Living -- and thriving -- with life's absurdities. ADHD, gamma girls, nerdy boys, lesbian parenting and dingoes. You know that old saw, "doing the same thing over and over and expecting a different result is called insanity"? It's also called parenting. Welcome to my kitchen.
Wednesday, July 27, 2011
The Experienced Couple
I'm going to be attending a wedding soon, between a couple of very good friends (actually, I'll be performing the ceremony *blush* but that's another story). It's naturally gotten me to thinking about my own marriage.

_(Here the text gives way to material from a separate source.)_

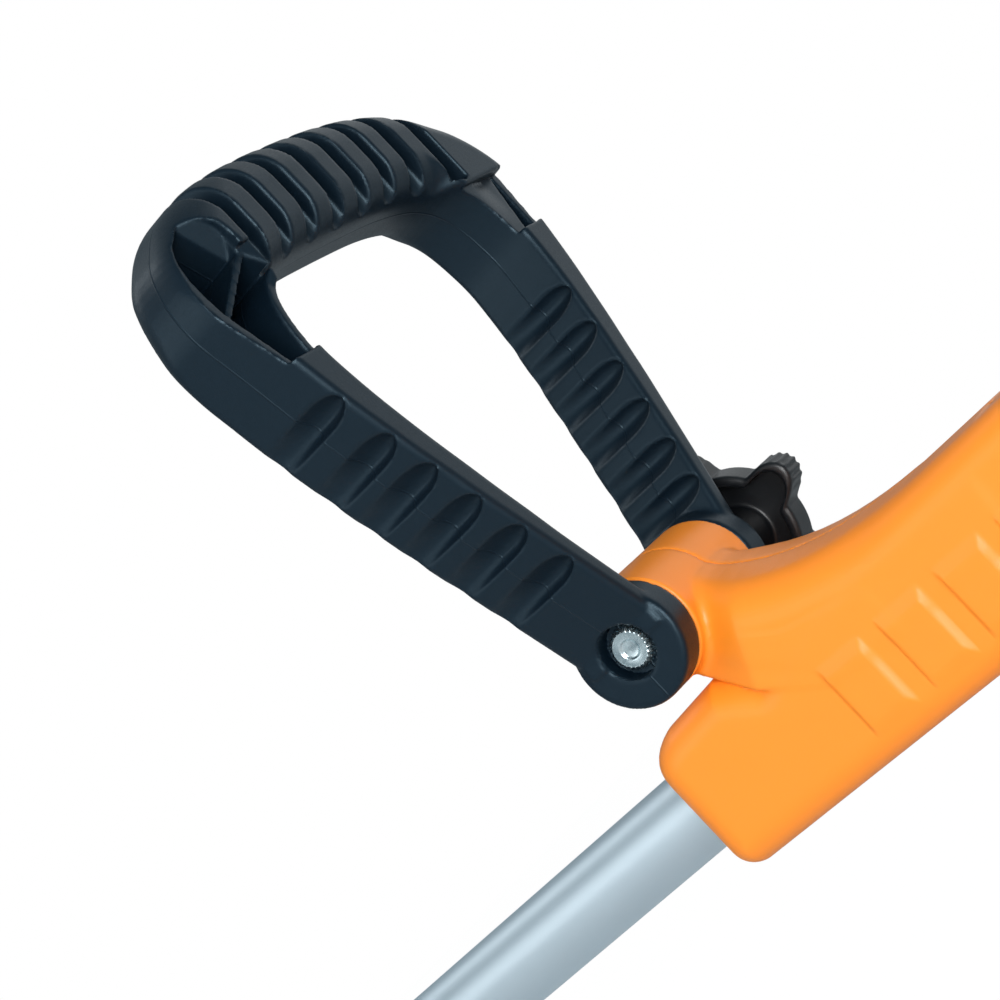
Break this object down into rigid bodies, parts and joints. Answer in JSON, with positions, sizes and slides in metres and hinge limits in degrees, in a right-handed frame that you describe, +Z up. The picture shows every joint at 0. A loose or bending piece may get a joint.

My spouse and I will shortly be celebrating our 26th anniversary. The 25th was supposed to have been a really big celebration and there was even talk of a cruise but, when the time came, we were trying to come up with the mortgage, one child had just started in a new school . . . It goes like that. I'm pretty sure we managed to exchange flowers from Trader Joe's but I can't swear to it. Okay, it was not memorable. But it was okay, you know?
It's another year later and we're still at it.
Once you've passed ten years or so in a relationship, you become something of a public resource. "Wow," people say, eyes widening, "what's your secret?" Now, I typically respond "I married someone with infinite patience". It's flip, I know, but there's a good deal of truth to it as well. I mean, in many cases, that's longer than you have to put up with parents. Only sibling relationships have greater longevity but you no longer have to share a bedroom with them. Yep, infinite patience is a valuable component in any long term relationship. Beyond that, there's not much advice I can give because it's all new to me. Really.
I can tell how we've done things up to this point but as of today, I'm as new to it as the next person. Each day brings new challenges, like making the mortgage, getting the kids into bed, being stranded in a vast forested region of Pennsylvania with a car that has died for the last time. (Incidentally, if you can navigate that one without screaming at each other, dissolving into helpless sobs or vowing to leave everyone right there and walk home, dammit, your prognosis is pretty darn good).
Parents get this a lot, as well. As though having staggered your way through raising a toddler has prepared you in even the slightest way to raise a teen. It just aint so. We've managed. We'll probably manage tomorrow. We'll make an ungodly mess of things and go to bed vowing that tomorrow, we'll manage not to holler at the kids, we'll try to remember to call when we get held up, we'll try, by god, to mow the damn lawn. But on balance, we've done alright. We still love each other even if we're less demonstrative than we once were, we've raised two kids who are awesome and smart and good and who know that Michelle Bachman is a whack job and only slightly less so than the people who think she's presidential material. They'll do alright. They'll probably even do better than us. So that's okay then.
Oh, and those friends who are getting married? Very sound prognosis. Some very deep, mature love going on there. A solid dose of infinite patience, as well. And after all, they have some experience.